Antinuclear antibodies (ANA) are autoantibodies that recognise cellular antigens found predominantly in the cell nucleus. They are associated with numerous autoimmune diseases such as systemic lupus erythematosus, but may also be found in infectious diseases, malignancies and healthy individuals.


ANA is routinely requested as part of an initial work-up for autoimmune conditions. In healthy children (5-18%), ANA titres of 1/80 to 1/320 have been reported. Over time proportion will decrease in titre or disappear. A prospective study of healthy children with positive ANA found that children who developed autoimmune disease had clinical features at presentation. Therefore, the usefulness of a positive ANA result for diagnosing autoimmune conditions is limited without clinical correlation.
The aim of our study was to assess whether high ANA titre and clinical features at first presentation could predict final diagnosis.

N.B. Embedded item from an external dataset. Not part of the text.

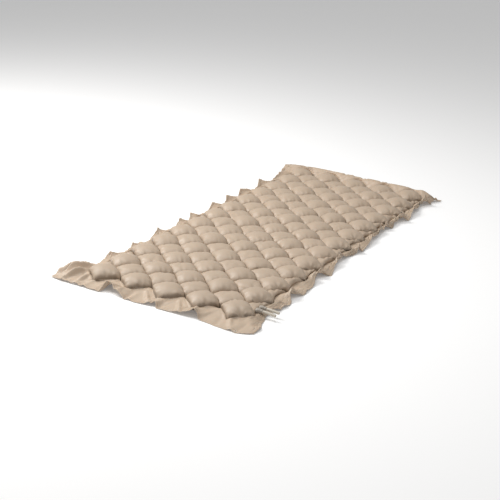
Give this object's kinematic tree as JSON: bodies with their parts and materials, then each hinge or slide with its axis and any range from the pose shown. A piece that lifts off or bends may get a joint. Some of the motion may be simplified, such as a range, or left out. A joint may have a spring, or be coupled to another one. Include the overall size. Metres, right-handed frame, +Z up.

A single centre (GOSH), retrospective study. The immunology laboratory provided a list of positive ANA results. A retrospective chart review was performed to ascertain presence or absence of clinical features at presentation under the five following titles: Arthritis, skin involvement, eyes, CNS involvement and raynaud’s. We then reviewed the last clinical contact to document confirmed diagnosis.


We performed a retrospective chart review on 1354 children (67% female; median age 7.5 years (0.1-17.5); median follow-up 4.8 years (0-18)) with positive ANA results (titres 1/160, 1/320, 1/640, 1/1280, 1/2560 and >1/2560). Figure 1A summarises the ANA titres observed in our cohort. Figure 2A reports ANA titres at first presentation in relation to final diagnosis. A titre of 1/640 or above was most commonly seen (>50%) in children with an autoimmune rheumatology condition. In fact, children with the highest titre (>1:2560) were significantly more likely to be diagnosed with one of these conditions. Finally, we looked at the number of presenting features and correlated with final diagnosis. Those diagnosed with CTD were most likely to present with more clinical features (p<0.0001).


This study suggests that, patients presenting with higher ANA titres and a combination of clinical features at presentation should be assessed systemically and followed-up as they may have increased risk of an autoimmune rheumatological diagnosis.